Impact on costs and equipment

The effect on costs is measurable. It has been shown that, in the blasting and desanding of castings, the presence of just 2% sand in the shot considerably increases the wear of the parts compared with the same process using contaminant-free shot. Coarse contaminants can also damage the blasting nozzle and even the parts being processed.
A well-regulated cleaning system makes it possible to:

• Keep operating costs under control.

• Achieve blasted parts free of contaminants.

• Maintain controlled roughness profiles.

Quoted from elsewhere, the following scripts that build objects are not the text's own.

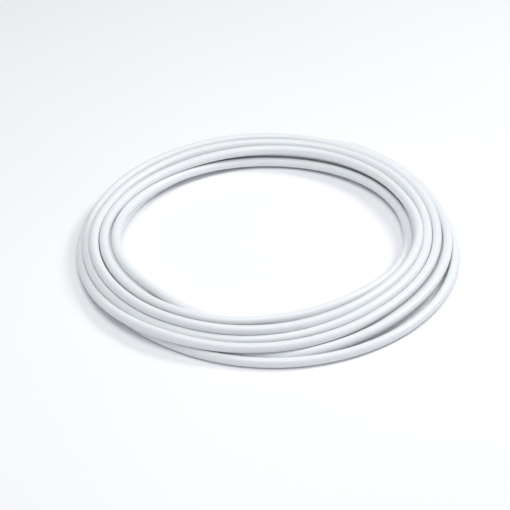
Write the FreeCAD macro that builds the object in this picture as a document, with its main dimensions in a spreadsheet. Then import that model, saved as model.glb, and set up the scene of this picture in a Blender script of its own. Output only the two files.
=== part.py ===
"""A coil of plastic water pipe, lying flat on the floor, as one turned solid.

The turns lie in three layers. Each turn rests in the hollow between two turns of the
layer below, apart from the innermost ones, which stand over each other and make a plain
round bore. The crowns of the turns show on the top, the underside and the outer side.
The origin is on the floor at the middle of the bore, with +Z up.
"""
import FreeCAD, Part
import math
import os
import Sketcher

# Driving dimensions in millimetres, and the number of turns in each layer.
SIZES = [
    ("pipe_diameter", 22.0, "outside diameter of the pipe"),
    ("bore_diameter", 664.0, "round hole through the middle of the coil"),
    ("crease_depth", 6.6, "depth of the crease between two turns, from their crowns"),
    ("bottom_turns", 5, "turns in the layer on the floor"),
    ("middle_turns", 3, "turns in the layer above it"),
    ("top_turns", 2, "turns in the top layer"),
]

doc = FreeCAD.newDocument("PlasticPipeCoil")
sheet = doc.addObject("Spreadsheet::Sheet", "Sizes")
for row, (alias, value, note) in enumerate(SIZES, start=1):
    sheet.set("A%d" % row, alias)
    sheet.set("B%d" % row, str(value))
    sheet.set("C%d" % row, note)
    sheet.setAlias("B%d" % row, alias)
doc.recompute()

pipe_radius = sheet.pipe_diameter / 2
crease_offset = pipe_radius - sheet.crease_depth  # from the line of centres to the crease


def turn(column, layer):
    """One turn of the pipe: its centre in the section, as numbers and as expressions."""
    across = sheet.bore_diameter / 2 + sheet.pipe_diameter * (0.5 + column)
    up = sheet.pipe_diameter * (0.5 + layer * math.sqrt(3) / 2)
    return {
        "centre": FreeCAD.Vector(across, up, 0),
        "across": "Sizes.bore_diameter / 2 + Sizes.pipe_diameter * %s" % (0.5 + column),
        "up": "Sizes.pipe_diameter * (0.5 + %d * sqrt(3) / 2)" % layer,
    }


def outline_turns():
    """The turns that the section's outline passes, along the underside and back over the top."""
    bottom, middle, top = (int(sheet.get(name)) for name in ("bottom_turns", "middle_turns", "top_turns"))
    underside = [turn(column, 0) for column in range(bottom)]
    outer_step = [turn(column, 0) for column in range(bottom - 2, middle - 1, -1)]
    middle_step = [turn(column + 0.5, 1) for column in range(middle - 1, top - 2, -1)]
    crown = [turn(column, 2) for column in range(top - 1, -1, -1)]
    return underside + outer_step + middle_step + crown


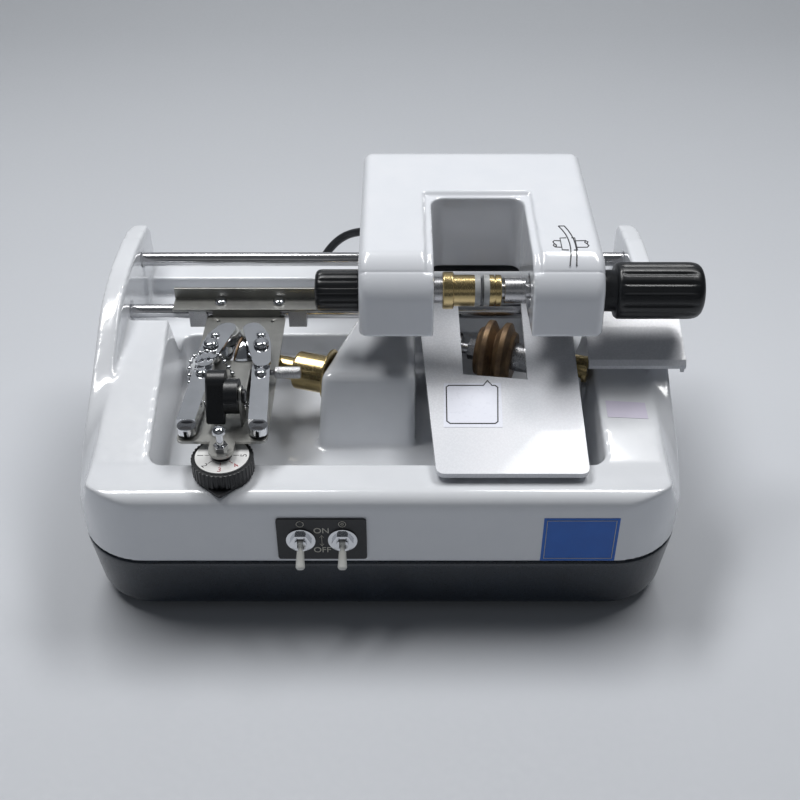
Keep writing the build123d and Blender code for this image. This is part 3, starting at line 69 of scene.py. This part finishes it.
# Camera, at the photograph's place and looking down by its pitch
CAMERA_PITCH = 37.3
camera_data = bpy.data.cameras.new("camera")
camera_data.lens = 50
camera_data.sensor_width = 36
camera = linked("camera", camera_data)
camera.location = at(10, -382.2, 430.6)
camera.rotation_euler = (radians(90 - CAMERA_PITCH), 0, 0)
bpy.context.scene.camera = camera


# Materials
GRAIN_DEPTH = 0.0002
COAT_ROUGHNESS = 0.05


def socket(shader, name, value):
    """Set one of the shader's own sockets to a constant."""
    shader.inputs[name].default_value = value


def noise(tree, place, scale, detail=4.0):
    """A noise texture at a scale, in waves to the metre."""
    node = tree.nodes.new("ShaderNodeTexNoise")
    node.inputs["Scale"].default_value = scale
    node.inputs["Detail"].default_value = detail
    node.inputs["Roughness"].default_value = 0.55
    tree.links.new(place, node.inputs["Vector"])
    return node.outputs["Fac"]


def remap(tree, value, low, high, start=0.3, end=0.7):
    """Spread a value between two others."""
    node = tree.nodes.new("ShaderNodeMapRange")
    node.inputs["From Min"].default_value = start
    node.inputs["From Max"].default_value = end
    node.inputs["To Min"].default_value = low
    node.inputs["To Max"].default_value = high
    tree.links.new(value, node.inputs["Value"])
    return node.outputs["Result"]


def blend_colours(tree, factor, first, second):
    """Mix two colours by a value between 0 and 1."""
    node = tree.nodes.new("ShaderNodeMix")
    node.data_type = "RGBA"
    node.inputs["A"].default_value = (*first, 1)
    node.inputs["B"].default_value = (*second, 1)
    tree.links.new(factor, node.inputs["Factor"])
    return node.outputs["Result"]


def surface(
    name, light, dark, rough, metal=0.0, patch=60.0, grain=900.0, relief=0.02, stretch=(1, 1, 1), coat=0.0
):
    """A material whose colour drifts in patches, with a fine grain in its gloss and its relief."""
    material = bpy.data.materials.new(name)
    material.use_nodes = True
    tree = material.node_tree
    shader = tree.nodes["Principled BSDF"]
    place = tree.nodes.new("ShaderNodeTexCoord").outputs["Object"]
    mapping = tree.nodes.new("ShaderNodeMapping")
    mapping.inputs["Scale"].default_value = stretch
    tree.links.new(place, mapping.inputs["Vector"])
    along = mapping.outputs["Vector"]
    drift = remap(tree, noise(tree, place, patch), 0, 1)
    tree.links.new(blend_colours(tree, drift, light, dark), shader.inputs["Base Color"])
    fine = noise(tree, along, grain, 3.0)
    tree.links.new(remap(tree, fine, *rough), shader.inputs["Roughness"])
    bump = tree.nodes.new("ShaderNodeBump")
    bump.inputs["Strength"].default_value = relief
    bump.inputs["Distance"].default_value = GRAIN_DEPTH
    tree.links.new(fine, bump.inputs["Height"])
    tree.links.new(bump.outputs["Normal"], shader.inputs["Normal"])
    socket(shader, "Metallic", metal)
    if coat:
        socket(shader, "Coat Weight", coat)
        socket(shader, "Coat Roughness", COAT_ROUGHNESS)
    return material


enamel = surface(
    "casing_enamel", (0.76, 0.78, 0.81), (0.73, 0.75, 0.785), (0.14, 0.22), grain=260, relief=0.03, coat=0.7
)
head_paint = surface(
    "head_enamel", (0.80, 0.82, 0.86), (0.77, 0.795, 0.84), (0.16, 0.24), grain=240, relief=0.03, coat=0.7
)
acrylic = surface(
    "cover_sheet", (0.78, 0.79, 0.83), (0.74, 0.76, 0.80), (0.22, 0.32), relief=0.02, coat=0.3
)
navy = surface(
    "base_moulding", (0.012, 0.020, 0.032), (0.008, 0.013, 0.021), (0.24, 0.36), grain=1800, relief=0.05,
    coat=0.4,
)
steel = surface(
    "turned_steel", (0.56, 0.56, 0.57), (0.42, 0.42, 0.43), (0.22, 0.36), 1.0, relief=0.05,
    stretch=(6, 0.6, 1),
)
rod_steel = surface(
    "ground_rod", (0.66, 0.66, 0.67), (0.54, 0.54, 0.55), (0.12, 0.22), 1.0, relief=0.03, stretch=(8, 1, 1)
)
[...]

Mechanical or cyclonic cleaning, depending on the abrasive

The type of cleaning is chosen according to the weight of the abrasive. Heavy abrasives —carbon or stainless steel shot— are conditioned with mechanical cleaning systems, which combine screening and air flow to separate fines and coarse material. Light abrasives —aluminium oxide, glass bead— require cyclonic cleaning, which classifies the abrasive without damaging the delicate particles. This principle governs the recirculation of any equipment, wheel or compressed air; the capacity, models and selection criteria are covered on the abrasive purifiers page.

Technical conclusion

The abrasive cleaning and reclaim system is not an accessory but a fundamental part of the blasting process. Properly sized and regulated, it controls costs, protects the equipment and ensures clean parts with stable roughness profiles, ready to receive the coating. Underestimating it means giving up quality and missing one of the clearest ways to optimise the process.